Limitations & Future Work

  1. Pipeline-based architecture: Relies on a chain of independent components (POS tagger -> detector -> segmentation -> feature extraction -> clustering), which leads to cascading errors.
  2. Single-object tracking limitation: The Citation Module only extracts one primary object word per turn, making it incapable of handling scenarios where multiple objects require consistency simultaneously.
  3. Small-scale MDIC dataset: Consisting of only 300 dialogues, the evaluation pool has limited statistical significance.
  4. Dependence on intermediate text representations: Despite incorporating visual bridging, image generation still relies on the text description -> text-to-image pipeline, representing an incremental improvement over the legacy paradigm.

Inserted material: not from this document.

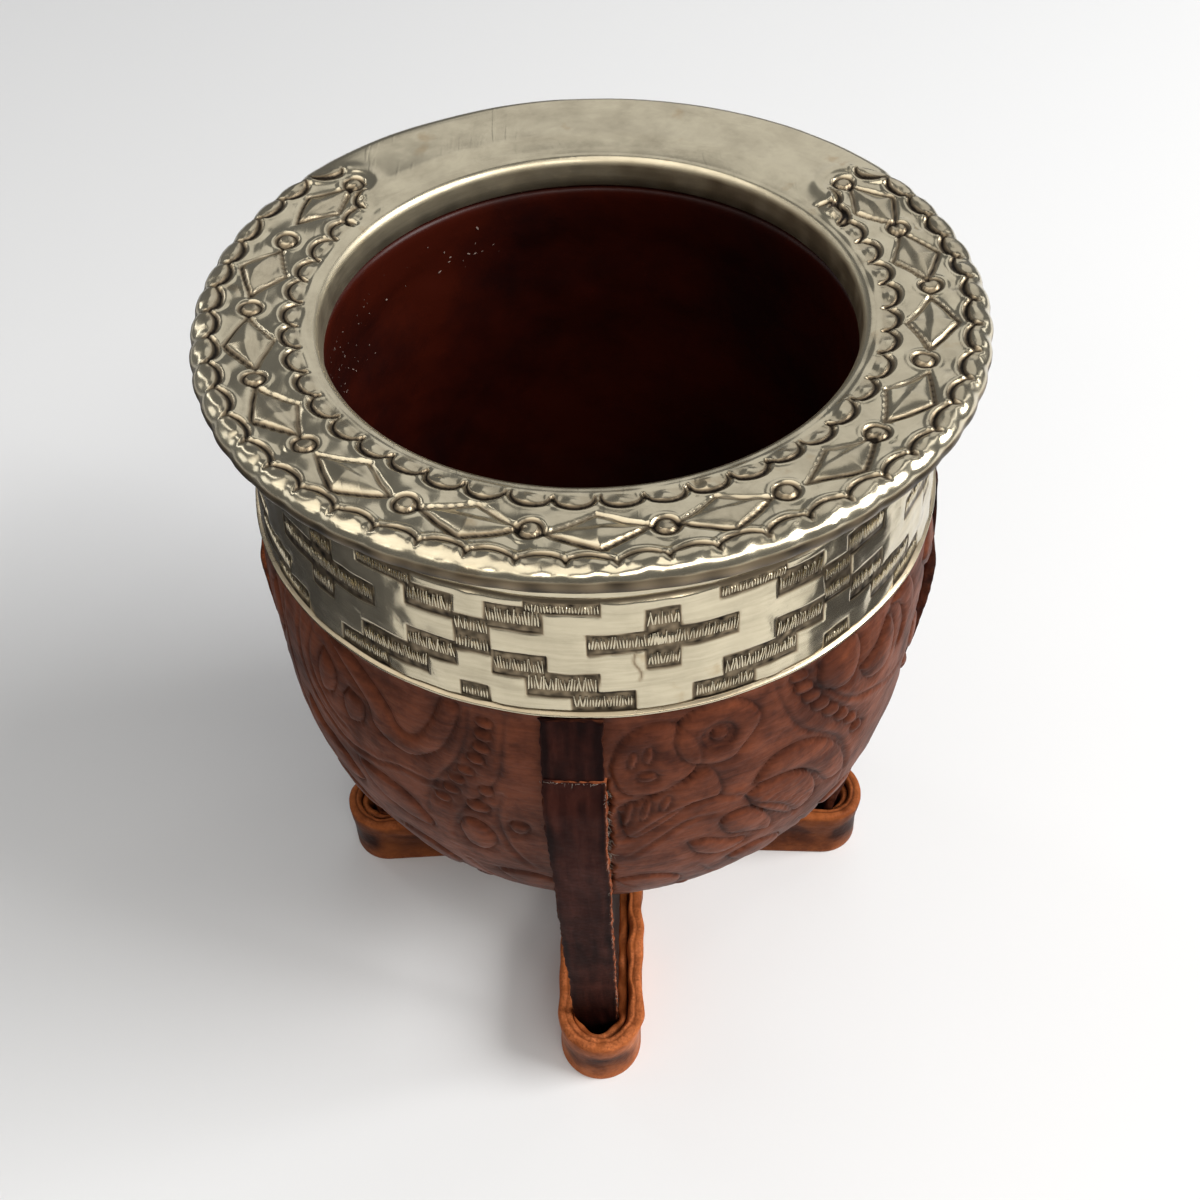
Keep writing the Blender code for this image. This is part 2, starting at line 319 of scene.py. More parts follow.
@dataclass(frozen=True)
class Finish:
    """What every finish shares: its name and how its nodes start."""

    name: str

    def start(self, values: dict[str, Any]) -> tuple[bpy.types.Material, bpy.types.NodeTree, bpy.types.Node]:
        """New material with its Principled node set.

        Args:
            values: Constant inputs of the Principled node.

        Returns:
            The material, its tree and the Principled node.
        """
        material = bpy.data.materials.new(self.name)
        material.use_nodes = True
        tree = material.node_tree
        shader = tree.nodes["Principled BSDF"]
        for label, value in values.items():
            shader.inputs[label].default_value = (*value, 1.0) if isinstance(value, tuple) else value
        return material, tree, shader

    def bump(self, tree: bpy.types.NodeTree, shader: bpy.types.Node, height: Any, depth: float,
             strength: float) -> None:
        """Drive the shader's normal from a height, with its depth in mm."""
        node = add_node(tree, "ShaderNodeBump", {"Height": height, "Distance": depth * MM, "Strength": strength})
        tree.links.new(node.outputs[0], shader.inputs["Normal"])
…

  5. Limited customization capability of BLIP-Diffusion: Zero-shot subject-driven generation quality is constrained by the performance of the customized generation model itself.

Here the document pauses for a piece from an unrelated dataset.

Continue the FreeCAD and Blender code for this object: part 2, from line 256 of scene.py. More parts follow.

  • Flamingo: The architecture of BI-MDRG directly borrows Flamingo's cross-attention design to inject visual features into the language model.
  • Divter: The direct predecessor of BI-MDRG, which established the text-as-intermediary paradigm for the MDRG task.

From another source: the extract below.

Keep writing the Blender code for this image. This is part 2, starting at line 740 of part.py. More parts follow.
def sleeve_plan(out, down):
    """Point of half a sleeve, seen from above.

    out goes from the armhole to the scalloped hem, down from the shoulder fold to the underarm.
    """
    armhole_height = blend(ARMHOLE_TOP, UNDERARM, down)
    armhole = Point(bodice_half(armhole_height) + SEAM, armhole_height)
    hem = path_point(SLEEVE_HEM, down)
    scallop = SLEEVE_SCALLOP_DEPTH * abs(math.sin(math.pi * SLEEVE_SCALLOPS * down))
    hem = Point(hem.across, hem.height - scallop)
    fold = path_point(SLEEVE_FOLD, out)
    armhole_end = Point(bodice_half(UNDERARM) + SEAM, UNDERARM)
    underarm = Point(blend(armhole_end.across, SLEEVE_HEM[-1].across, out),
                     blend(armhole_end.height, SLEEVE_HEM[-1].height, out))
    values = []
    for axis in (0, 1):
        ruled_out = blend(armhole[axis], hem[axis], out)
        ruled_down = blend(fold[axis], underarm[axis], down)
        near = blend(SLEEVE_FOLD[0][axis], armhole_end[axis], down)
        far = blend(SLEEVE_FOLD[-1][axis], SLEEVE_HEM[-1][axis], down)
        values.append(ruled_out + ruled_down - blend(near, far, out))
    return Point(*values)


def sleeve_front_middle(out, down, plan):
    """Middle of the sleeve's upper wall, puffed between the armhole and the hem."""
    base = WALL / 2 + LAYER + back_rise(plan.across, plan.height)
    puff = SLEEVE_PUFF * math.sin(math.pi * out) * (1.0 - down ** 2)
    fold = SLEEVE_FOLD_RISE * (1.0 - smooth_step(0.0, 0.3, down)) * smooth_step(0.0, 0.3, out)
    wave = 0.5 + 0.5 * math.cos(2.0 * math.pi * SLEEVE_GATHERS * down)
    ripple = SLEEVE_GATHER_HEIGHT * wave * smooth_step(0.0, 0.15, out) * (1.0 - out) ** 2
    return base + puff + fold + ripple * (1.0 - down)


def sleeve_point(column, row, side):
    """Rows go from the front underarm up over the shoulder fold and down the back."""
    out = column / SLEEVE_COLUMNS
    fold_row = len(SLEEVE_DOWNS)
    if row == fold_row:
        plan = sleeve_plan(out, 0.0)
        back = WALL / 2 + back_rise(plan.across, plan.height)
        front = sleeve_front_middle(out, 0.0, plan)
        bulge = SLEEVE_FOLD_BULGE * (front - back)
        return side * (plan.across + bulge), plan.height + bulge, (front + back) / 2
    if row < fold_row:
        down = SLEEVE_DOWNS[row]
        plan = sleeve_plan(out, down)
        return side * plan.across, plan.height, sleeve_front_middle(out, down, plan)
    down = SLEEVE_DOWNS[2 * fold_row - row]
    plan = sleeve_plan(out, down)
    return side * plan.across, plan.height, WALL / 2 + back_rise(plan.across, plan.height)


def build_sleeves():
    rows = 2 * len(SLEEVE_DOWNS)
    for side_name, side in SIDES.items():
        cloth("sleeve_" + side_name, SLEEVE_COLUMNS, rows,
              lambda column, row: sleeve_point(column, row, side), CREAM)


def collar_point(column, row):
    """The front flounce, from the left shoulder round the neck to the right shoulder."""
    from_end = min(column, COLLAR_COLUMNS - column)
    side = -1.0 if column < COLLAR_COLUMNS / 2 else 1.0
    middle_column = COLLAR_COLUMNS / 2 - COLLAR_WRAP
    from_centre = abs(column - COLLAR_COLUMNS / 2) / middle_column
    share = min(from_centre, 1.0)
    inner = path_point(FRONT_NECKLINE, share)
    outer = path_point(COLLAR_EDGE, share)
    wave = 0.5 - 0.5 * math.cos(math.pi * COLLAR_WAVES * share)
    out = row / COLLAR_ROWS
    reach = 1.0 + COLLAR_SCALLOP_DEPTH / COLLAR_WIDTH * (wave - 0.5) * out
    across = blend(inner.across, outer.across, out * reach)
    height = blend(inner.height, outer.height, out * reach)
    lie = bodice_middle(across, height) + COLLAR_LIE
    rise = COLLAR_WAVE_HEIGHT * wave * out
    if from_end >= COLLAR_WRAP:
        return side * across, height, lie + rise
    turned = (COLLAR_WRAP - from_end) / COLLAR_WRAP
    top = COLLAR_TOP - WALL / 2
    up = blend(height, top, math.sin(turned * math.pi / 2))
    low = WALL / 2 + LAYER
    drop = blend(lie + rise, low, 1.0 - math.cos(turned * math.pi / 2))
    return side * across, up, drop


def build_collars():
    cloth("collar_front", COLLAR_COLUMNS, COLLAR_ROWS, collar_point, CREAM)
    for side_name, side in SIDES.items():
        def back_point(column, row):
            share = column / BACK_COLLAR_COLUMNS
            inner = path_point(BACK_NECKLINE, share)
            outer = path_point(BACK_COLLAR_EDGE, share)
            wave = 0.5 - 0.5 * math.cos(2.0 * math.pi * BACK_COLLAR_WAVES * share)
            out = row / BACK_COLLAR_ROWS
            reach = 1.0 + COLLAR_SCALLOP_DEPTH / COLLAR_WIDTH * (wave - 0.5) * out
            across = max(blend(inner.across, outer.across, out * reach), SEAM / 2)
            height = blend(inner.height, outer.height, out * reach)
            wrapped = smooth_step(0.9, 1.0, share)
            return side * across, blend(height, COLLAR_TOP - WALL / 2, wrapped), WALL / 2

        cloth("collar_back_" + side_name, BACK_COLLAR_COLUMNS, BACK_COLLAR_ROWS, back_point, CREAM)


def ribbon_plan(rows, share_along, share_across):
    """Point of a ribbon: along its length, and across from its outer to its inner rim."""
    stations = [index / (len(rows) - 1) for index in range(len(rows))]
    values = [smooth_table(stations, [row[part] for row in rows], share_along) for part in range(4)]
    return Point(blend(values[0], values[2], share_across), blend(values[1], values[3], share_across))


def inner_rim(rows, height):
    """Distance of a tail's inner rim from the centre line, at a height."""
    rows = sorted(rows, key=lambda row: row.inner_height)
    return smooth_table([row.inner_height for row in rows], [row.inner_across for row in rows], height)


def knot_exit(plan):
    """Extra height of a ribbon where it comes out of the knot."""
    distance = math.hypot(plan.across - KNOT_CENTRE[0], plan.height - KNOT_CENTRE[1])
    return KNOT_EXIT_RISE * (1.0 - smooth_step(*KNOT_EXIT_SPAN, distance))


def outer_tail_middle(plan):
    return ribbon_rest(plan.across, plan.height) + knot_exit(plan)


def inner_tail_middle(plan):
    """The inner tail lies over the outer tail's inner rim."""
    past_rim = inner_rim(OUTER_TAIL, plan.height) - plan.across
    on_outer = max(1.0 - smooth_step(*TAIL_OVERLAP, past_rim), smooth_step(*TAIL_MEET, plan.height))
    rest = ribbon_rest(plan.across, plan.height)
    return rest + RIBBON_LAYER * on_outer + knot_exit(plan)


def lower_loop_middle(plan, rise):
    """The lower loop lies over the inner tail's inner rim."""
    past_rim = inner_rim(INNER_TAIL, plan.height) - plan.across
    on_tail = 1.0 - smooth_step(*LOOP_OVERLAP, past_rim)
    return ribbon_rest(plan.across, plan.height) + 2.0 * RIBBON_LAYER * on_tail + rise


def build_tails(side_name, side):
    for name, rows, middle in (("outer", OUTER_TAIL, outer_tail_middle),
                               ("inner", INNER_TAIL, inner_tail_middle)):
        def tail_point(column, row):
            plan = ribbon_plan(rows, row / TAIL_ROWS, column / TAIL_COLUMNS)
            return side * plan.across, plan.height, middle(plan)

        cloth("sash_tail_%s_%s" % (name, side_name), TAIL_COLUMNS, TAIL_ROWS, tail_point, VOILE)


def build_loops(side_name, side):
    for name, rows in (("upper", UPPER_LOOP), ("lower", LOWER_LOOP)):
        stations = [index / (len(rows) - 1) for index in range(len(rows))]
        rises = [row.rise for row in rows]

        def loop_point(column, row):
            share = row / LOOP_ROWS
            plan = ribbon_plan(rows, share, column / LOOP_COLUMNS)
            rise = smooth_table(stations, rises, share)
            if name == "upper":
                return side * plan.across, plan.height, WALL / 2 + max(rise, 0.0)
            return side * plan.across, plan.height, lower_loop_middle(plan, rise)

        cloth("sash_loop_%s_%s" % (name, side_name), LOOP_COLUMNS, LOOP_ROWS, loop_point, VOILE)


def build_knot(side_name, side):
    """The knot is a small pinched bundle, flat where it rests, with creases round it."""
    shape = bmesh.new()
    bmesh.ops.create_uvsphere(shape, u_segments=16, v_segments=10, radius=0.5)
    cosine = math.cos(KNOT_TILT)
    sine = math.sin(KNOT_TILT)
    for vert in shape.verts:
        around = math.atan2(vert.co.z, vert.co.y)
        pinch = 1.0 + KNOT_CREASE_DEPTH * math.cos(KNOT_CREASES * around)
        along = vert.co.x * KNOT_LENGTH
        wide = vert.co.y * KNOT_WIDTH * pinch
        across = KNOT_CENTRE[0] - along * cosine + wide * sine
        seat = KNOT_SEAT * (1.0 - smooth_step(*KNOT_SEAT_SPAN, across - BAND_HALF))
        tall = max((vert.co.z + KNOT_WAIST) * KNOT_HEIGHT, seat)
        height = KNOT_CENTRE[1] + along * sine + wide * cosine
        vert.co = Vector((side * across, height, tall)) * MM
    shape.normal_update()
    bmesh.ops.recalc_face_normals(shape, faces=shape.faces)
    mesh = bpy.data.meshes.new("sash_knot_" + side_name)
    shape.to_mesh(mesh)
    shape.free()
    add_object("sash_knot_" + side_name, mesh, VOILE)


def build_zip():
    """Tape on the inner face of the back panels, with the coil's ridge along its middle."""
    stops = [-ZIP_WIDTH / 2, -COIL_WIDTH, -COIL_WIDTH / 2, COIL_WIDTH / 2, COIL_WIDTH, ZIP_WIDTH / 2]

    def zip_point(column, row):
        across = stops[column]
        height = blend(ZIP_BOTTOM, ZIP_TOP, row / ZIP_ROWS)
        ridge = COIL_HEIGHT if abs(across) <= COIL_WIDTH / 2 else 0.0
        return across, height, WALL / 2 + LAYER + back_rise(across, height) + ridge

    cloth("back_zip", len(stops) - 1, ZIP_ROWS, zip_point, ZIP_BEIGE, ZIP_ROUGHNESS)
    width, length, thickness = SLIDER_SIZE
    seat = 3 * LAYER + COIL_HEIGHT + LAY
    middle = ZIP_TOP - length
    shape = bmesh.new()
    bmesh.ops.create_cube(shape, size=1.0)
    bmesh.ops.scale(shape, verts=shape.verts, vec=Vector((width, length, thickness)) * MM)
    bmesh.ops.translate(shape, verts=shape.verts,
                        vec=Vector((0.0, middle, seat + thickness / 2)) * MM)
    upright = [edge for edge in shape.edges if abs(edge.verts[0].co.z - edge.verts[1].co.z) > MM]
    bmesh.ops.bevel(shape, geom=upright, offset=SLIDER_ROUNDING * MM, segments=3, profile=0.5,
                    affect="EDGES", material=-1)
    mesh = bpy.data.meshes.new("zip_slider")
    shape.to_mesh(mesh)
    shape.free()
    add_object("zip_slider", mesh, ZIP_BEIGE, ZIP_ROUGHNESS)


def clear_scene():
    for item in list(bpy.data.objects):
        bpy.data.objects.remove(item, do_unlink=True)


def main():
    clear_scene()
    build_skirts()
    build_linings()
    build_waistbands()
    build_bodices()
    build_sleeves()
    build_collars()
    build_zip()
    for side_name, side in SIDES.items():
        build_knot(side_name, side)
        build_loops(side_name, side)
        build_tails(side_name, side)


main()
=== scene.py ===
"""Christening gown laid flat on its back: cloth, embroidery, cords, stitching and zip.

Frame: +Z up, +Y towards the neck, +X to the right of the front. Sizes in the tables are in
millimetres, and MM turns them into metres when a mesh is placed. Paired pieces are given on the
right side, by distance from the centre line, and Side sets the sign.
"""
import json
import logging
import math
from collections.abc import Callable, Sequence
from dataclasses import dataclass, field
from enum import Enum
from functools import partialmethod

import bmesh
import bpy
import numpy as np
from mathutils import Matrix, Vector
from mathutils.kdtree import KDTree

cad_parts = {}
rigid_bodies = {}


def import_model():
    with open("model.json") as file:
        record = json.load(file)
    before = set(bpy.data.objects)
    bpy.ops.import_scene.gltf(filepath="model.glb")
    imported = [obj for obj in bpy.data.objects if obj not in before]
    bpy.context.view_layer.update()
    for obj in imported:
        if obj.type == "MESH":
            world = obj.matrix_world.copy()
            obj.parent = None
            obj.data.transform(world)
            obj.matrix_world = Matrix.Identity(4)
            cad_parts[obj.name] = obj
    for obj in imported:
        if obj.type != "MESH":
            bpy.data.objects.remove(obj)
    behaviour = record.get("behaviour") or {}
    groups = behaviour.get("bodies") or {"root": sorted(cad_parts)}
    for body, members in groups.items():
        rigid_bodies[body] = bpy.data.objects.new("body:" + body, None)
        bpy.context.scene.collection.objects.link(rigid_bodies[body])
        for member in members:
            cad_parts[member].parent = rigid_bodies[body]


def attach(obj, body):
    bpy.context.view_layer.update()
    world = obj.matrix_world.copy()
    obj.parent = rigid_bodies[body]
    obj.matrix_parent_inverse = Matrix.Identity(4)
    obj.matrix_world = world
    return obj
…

  • BLIP-Diffusion: Provides zero-shot subject-driven image generation capabilities, serving as the underlying technology for maintaining image consistency.
  • DINOv2 + SAM + GroundingDINO: Demonstrates the capability of pipelined foundation models, successfully executing complex object tracking tasks without training.
  • Insights: Under circumstances where end-to-end multimodal generative models are still immature, this work shows how to cleverly leverage modular components and attention mechanisms to mitigate the information loss in pipeline-based methods.

Rating

  • Novelty: ⭐⭐⭐⭐ — The designs of the Citation Module and attention mask modulation are novel, although the framework is still incremental over existing paradigms.
  • Experimental Thoroughness: ⭐⭐⭐⭐ — Highly comprehensive, featuring three datasets, the self-created MDIC evaluation benchmark, and multi-dimensional ablations.
  • Writing Quality: ⭐⭐⭐⭐ — Clear problem definition, highly illustrative figures, and well-structured organization.
  • Value: ⭐⭐⭐⭐ — Multimodal dialogue consistency is a highly practical and significant problem. The proposed method is practical and open-sourced.